Fri, October 22, 2010
China > Mainland > Typhoon Megi hits southeast China, Philippine

150,000 people evacuated from Typhoon Megi path in China

2010-10-21 09:08:13 GMT2010-10-21 17:08:13 (Beijing Time)  Xinhua English

BEIJING, Oct. 21 (Xinhua) -- Hundreds of thousands of people have been evacuated from coastal areas in the path of Typhoon Megi in southeast China, disaster relief authorities said Thursday.

More than 150,000 people in Fujian Province had been evacuated, and 53,100 fishing boats have been recalled to port, provincial flood control authorities said.
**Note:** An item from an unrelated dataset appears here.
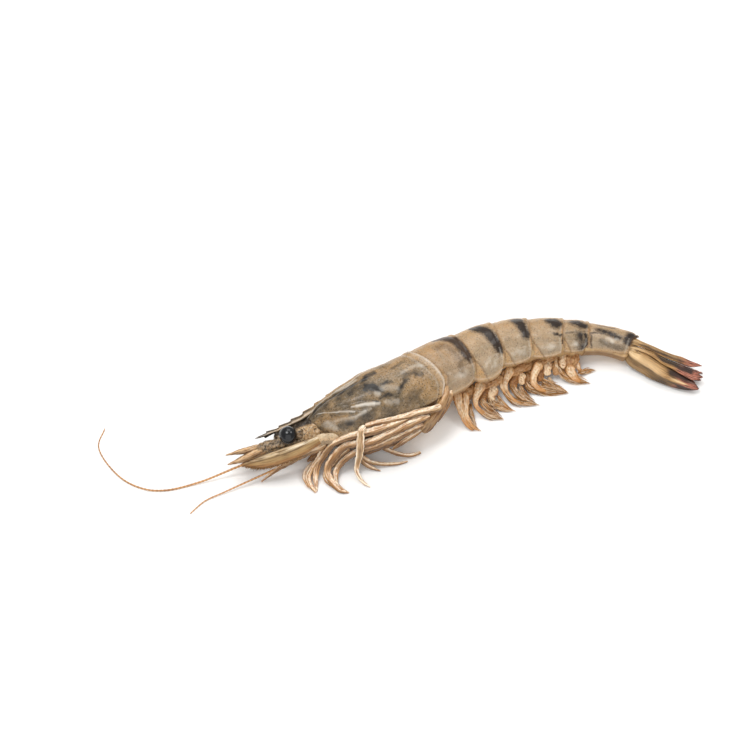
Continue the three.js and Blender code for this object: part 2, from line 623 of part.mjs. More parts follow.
// Each swimming leg: its stem, from the belly to where its two blades part, then each blade's middle
// and tip.
const SWIMMERS = {
  swimmer_1_left: {
    stem: [at(57.2, 6.4, -11.6), spot(-4.0, -5.6, 8.0)],
    blades: [[spot(-3.2, -10.4, 3.0), spot(-0.1, -15.0, 0.7)], [spot(-0.8, -10.2, 3.2), spot(2.9, -15.8, 0.7)]],
  },
  swimmer_2_left: {
    stem: [at(70.4, 6.4, -11.2), spot(3.0, -3.9, 6.5)],
    blades: [[spot(6.2, -8.9, 2.5), spot(13.3, -12.2, 0.7)], [spot(8.4, -7.0, 2.7), spot(12.9, -10.4, 0.9)]],
  },
  swimmer_3_left: {
    stem: [at(83.4, 6.0, -10.2), spot(15.8, 0.9, 6.0)],
    blades: [[spot(19.9, -4.9, 2.2), spot(29.2, -7.4, 0.7)], [spot(21.8, -3.1, 2.4), spot(28.0, -5.8, 0.9)]],
  },
  swimmer_4_left: {
    stem: [at(101.2, 5.8, -9.4), spot(29.0, 5.7, 5.5)],
    blades: [[spot(32.2, -0.2, 2.0), spot(42.9, -3.3, 0.7)], [spot(34.4, 2.0, 2.4), spot(41.8, -1.6, 0.9)]],
  },
  swimmer_5_left: {
    stem: [at(112.0, 5.2, -8.4), spot(42.1, 7.8, 4.5)],
    blades: [[spot(46.2, 2.3, 1.6), spot(52.6, -0.5, 0.7)], [spot(47.4, 3.9, 2.0), spot(52.2, 0.9, 0.9)]],
  },
  swimmer_1_right: {
    stem: [at(61.0, 0.0, -12.4), spot(1.6, -5.4, 2.4)],
    blades: [[spot(4.6, -8.6, 1.2), spot(8.6, -12.6, 0.6)]],
  },
  swimmer_2_right: {
    stem: [spot(11.8, 0.0, 5.2), spot(9.6, -2.4, 3.8)],
    blades: [[spot(13.2, -6.5, 1.5), spot(18.5, -8.4, 0.6)]],
  },
  swimmer_3_right: {
    stem: [spot(25.0, 5.0, 5.0), spot(22.6, 1.9, 3.8)],
    blades: [[spot(25.0, -1.6, 1.9), spot(31.6, -4.6, 0.6)]],
  },
  swimmer_4_right: {
    stem: [spot(39.2, 7.0, 4.2), spot(36.2, 5.0, 3.4)],
    blades: [[spot(38.8, 2.4, 1.9), spot(45.4, -0.6, 0.6)]],
  },
  swimmer_5_right: {
    stem: [spot(49.6, 8.9, 3.9), spot(49.4, 6.8, 2.9)],
    blades: [[spot(52.4, 5.6, 1.6), spot(57.4, 5.2, 0.6)]],
  },
};
for (const [name, { stem, blades }] of Object.entries(SWIMMERS)) {
  const options = { across: direction(80, 1, 0, 0), sides: 6 };
  const start = limb(stem, [1.5, 1.2], [1.0, 0.9], options);
  const blade = (ends) => limb([stem[1], ...ends], [1.2, 1.3, 0.25], [0.8, 0.6, 0.2], options);
  add(name, blades.reduce((whole, ends) => whole.add(blade(ends)), start), MATERIALS.limb);
}

const origin = onTable(REST.s, REST.reach);
for (const node of prawn.children) node.geometry.translate(-origin.x, -origin.y, 0);

prawn.updateMatrixWorld(true);
export default prawn;
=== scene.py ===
"""The looks of a raw tiger prawn lying on its right side on a pale table.

The prawn is drawn in body coordinates, as its solids are: s runs along the body axis from the rim of the
eye socket towards the tail, l points out of the left side, and d points out of the back. All lengths here
are millimetres, and turn to metres only where a mesh, a lamp or the camera is made.
"""

import bpy
import numpy as np
from mathutils import Matrix, Vector


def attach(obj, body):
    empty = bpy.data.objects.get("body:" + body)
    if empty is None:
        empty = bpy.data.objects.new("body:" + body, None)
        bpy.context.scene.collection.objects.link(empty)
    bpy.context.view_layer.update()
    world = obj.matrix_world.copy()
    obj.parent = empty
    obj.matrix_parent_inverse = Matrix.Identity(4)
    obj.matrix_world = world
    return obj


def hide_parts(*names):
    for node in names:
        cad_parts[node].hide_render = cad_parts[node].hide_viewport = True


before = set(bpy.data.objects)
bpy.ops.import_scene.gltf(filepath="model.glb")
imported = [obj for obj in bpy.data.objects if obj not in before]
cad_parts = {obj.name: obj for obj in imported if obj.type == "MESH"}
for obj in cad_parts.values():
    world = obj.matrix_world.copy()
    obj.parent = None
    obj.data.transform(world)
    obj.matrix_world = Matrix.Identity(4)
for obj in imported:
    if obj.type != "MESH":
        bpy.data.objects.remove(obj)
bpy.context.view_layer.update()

MM = 0.001
RANDOM = np.random.default_rng(7)

# ---------------------------------------------------------------- driving sizes, as the solids have them

AXIS_FROM, AXIS_TO, AXIS_STEP = -48.0, 182.0, 0.5
ORBIT = (-62.6, -10.8)  # the axis point at s = 0, before the origin moves under the head shell
REST_S, REST_REACH = 27.0, 3.6  # the origin: the middle of the flat under the head shell

# The axis bends by arcs: s, and its heading from +X in degrees.
HEADINGS = np.array(
    [(-34, 9.5), (17, 10), (46, 29), (62, 24), (92, 7.5), (117, -3.5), (137, -26), (149, -33.5), (176, -36)]
)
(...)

Megi is forecast to make landfall on the east coast in Guangdong Province around Saturday, according to the Fujian Provincial Meteorological Department.

Authorities have issued a red warning, the highest of four warnings, that the typhoon could cause huge waves that could devastate coastal sea areas, including Guangdong, Fujian and the Taiwan Strait.

The red warning gives local authorities six hours to evacuate residents at risk and implement storm precautions, and order schools, shops and airports to close and all vessels to return to port.

Meanwhile, the State Oceanic Administration has issued a yellow storm surge warning, which gives local authorities 12 hours to prepare for a storm, reporting that waters in Dongshan, Chongwu and other tidal stations in Fujian Province will exceed or approach the warning levels.

"The storm surge could be so devastating that buildings, docks, villages and cities could be destroyed by it," said Bai Yiping, director of South China Sea Forecasting Center of the State Oceanic Administration.

Megi could cause a "50-year storm surge" if it landed as a severe typhoon on the coastal areas in Guangdong, Bai said.

The State Oceanic Administration and other government agencies have ordered efforts to strengthen seawalls and protect fishing facilities, and to patrol risk areas.

Megi is the 13th typhoon and possibly the strongest to hit China this year. Southern provinces, including Hainan, Guangdong, and Fujian, are bracing for heavy rains and strong winds.